IV. The search for FDI only for renewables
Cuba has been publishing its portfolios for Foreign Direct Investment (FDI) Opportunities for a decade. Significantly, in all that time the only projects that have been proposed in the field of electricity are related to renewable sources. This is also the case in the latest edition, which lists eight bioelectric plants and seven photovoltaic parks.
The lack of interest in attracting foreign investors towards thermoelectric generation or generator sets is more inexplicable if it is remembered that both technologies will continue to be the mainstay of the electricity industry in the near future. The “Policy for the Perspective Development of Renewable Sources and the Efficient Use of Energy,” of the MINEM, has been proposed as the best scenario in which it would achieve that 24 percent of that resource would be obtained in 2030 from non-polluting sources.
The Cuban government has mentioned on several occasions the difficulties it encounters in accessing credit and technology. The search for foreign counterparts could be a viable alternative that, however, is not exploited.
V. The collapse of wages in the electricity sector due to the reorganization
In September 2021, Félix Duarte Ortega, member of the secretariat of the Central Committee of the Party, acknowledged in Nuevitas that from January to August of that year “more than 3,450 workers had dropped out of the National Electroenergetic System.”
His statements are the only official ones that have so far provided information on the subject, and its main cause.
Duarte had traveled to the Diez de Octubre plant to “talk about other salary concepts” with which it was intended to interrupt the exodus of the qualified workforce. But after almost a year at that plant, there continues to be job instability among its pending issues.
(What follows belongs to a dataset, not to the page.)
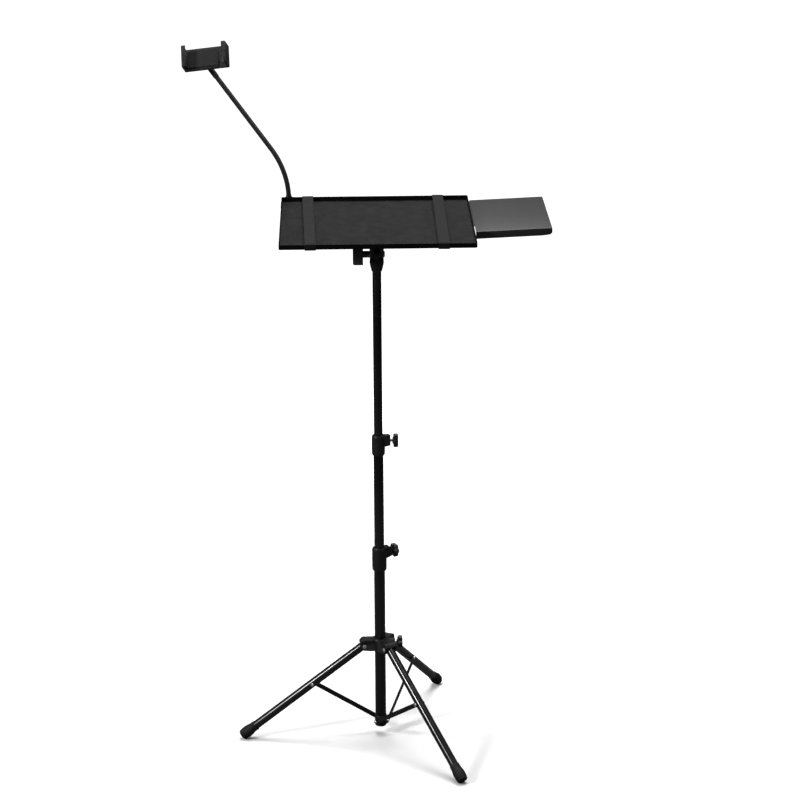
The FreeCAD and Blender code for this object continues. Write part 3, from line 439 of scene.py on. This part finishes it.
# ---------------------------------------------------------------- straps
def strap_loop(name):
    """Ribbed elastic loop round the tray with its sewn overlap underneath."""
    across_at, skew = STRAPS[name]
    half_d = TRAY_DEPTH / 2 + STRAP_CLEAR + STRAP_THICK / 2
    z0, z1 = -GAP - STRAP_THICK / 2, TRAY_LIP + GAP + STRAP_THICK / 2
    corner_r, path_step, selvedge = 0.0016, 0.004, 0.0008
    corners = rounded_rectangle(-half_d, half_d, z0, z1, corner_r, 6)
    path = []
    for (ya, za), (yb, zb) in zip(corners, corners[1:] + corners[:1]):
        steps = max(1, int(math.hypot(yb - ya, zb - za) / path_step))
        path += [(ya + (yb - ya) * k / steps, za + (zb - za) * k / steps) for k in range(steps)]
    ribs, per_rib = 11, 6
    bm = bmesh.new()
    uv_layer = bm.loops.layers.uv.new("UVMap")
    half_w, t = STRAP_WIDTH / 2, STRAP_THICK / 2
    outline = []
    for k in range(ribs * per_rib + 1):
        x = -half_w + STRAP_WIDTH * k / (ribs * per_rib)
        edge = min(1.0, (half_w - abs(x)) / selvedge)
        lift = 0.72 + 0.28 * abs(math.sin(math.pi * k / per_rib))
        outline.append((x, t * lift * (0.45 + 0.55 * edge)))
    section = outline + [(x, -h) for x, h in reversed(outline)]
    rings, spans, travelled = [], [], 0.0
    for i, (y, z) in enumerate(path):
        yp, zp = path[i - 1]
        yn, zn = path[(i + 1) % len(path)]
        tangent = Vector((0, yn - yp, zn - zp)).normalized()
        out = Vector((0, tangent.z, -tangent.y))
        ring = [bm.verts.new(Vector((x, y, z)) + out * h) for x, h in section]
        travelled += math.hypot(y - yp, z - zp) if i else 0.0
        rings.append(ring)
        spans.append(travelled)
    rings.append(rings[0])
    spans.append(travelled + math.hypot(path[0][0] - path[-1][0], path[0][1] - path[-1][1]))
    n = len(section)
    for j in range(len(rings) - 1):
        a, b = rings[j], rings[j + 1]
        for i in range(n):
            face = bm.faces.new((a[i], a[(i + 1) % n], b[(i + 1) % n], b[i]))
            across = [section[i][0], section[(i + 1) % n][0], section[(i + 1) % n][0], section[i][0]]
            along = [spans[j], spans[j], spans[j + 1], spans[j + 1]]
            for loop, u, v in zip(face.loops, across, along):
                loop[uv_layer].uv = (u * 1000, v * 1000)
    place = (TRAY @ Matrix.Translation((across_at, TRAY_SET_BACK, TRAY_RISE))
             @ Matrix.Rotation(math.radians(skew), 4, "Z"))
    add_piece(name + "_webbing", bm, WEBBING, "tray_body", [name], place, smooth=60)
    # sewn overlap and its bar tacks, underneath towards the back
    lap = bmesh.new()
    y0, y1, z = 0.095, 0.125, z0 - STRAP_THICK / 2
    narrower = 0.0004
    edge_points = rounded_rectangle(-half_w + narrower, half_w - narrower, y0, y1, 0.0006, 3)
    rings = [[lap.verts.new((x, y, z - d)) for x, y in edge_points] for d in (-0.0001, 0.0008)]
    ring_faces(lap, rings)
    add_piece(name + "_overlap", lap, WEBBING, "tray_body", (), place.copy(), smooth=40)
    tacks = bmesh.new()
    stitches, pitch, half_length, half_wide = 13, 0.0016, 0.00055, 0.00022
    for row in (y0 + 0.003, y0 + 0.006, y1 - 0.006, y1 - 0.003):
        for k in range(stitches):
            x = pitch * (k - (stitches - 1) / 2)
            stitch = rounded_rectangle(x - half_length, x + half_length, row - half_wide, row + half_wide,
                                       0.0002, 2)
            ring_faces(tacks, [[tacks.verts.new((px, py, z - d)) for px, py in stitch] for d in (0.0007, 0.00095)])
    add_piece(name + "_stitches", tacks, THREAD, "tray_body", (), place.copy(), smooth=40)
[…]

It is a national problem, assured a worker from the Power Plant Maintenance Enterprise consulted for this note. Although it is common for the brigades of that enterprise to move to other provinces to help with large-scale investments, in the last year and a half they also had to do it for smaller jobs, due to the lack of local specialists to face them.
“We have much better salaries than the direct workers of the plants — up to more than 20,000 pesos per month, but with today’s prices that money is not enough either. And less, when one has to spend weeks away from home or working after hours,” he commented.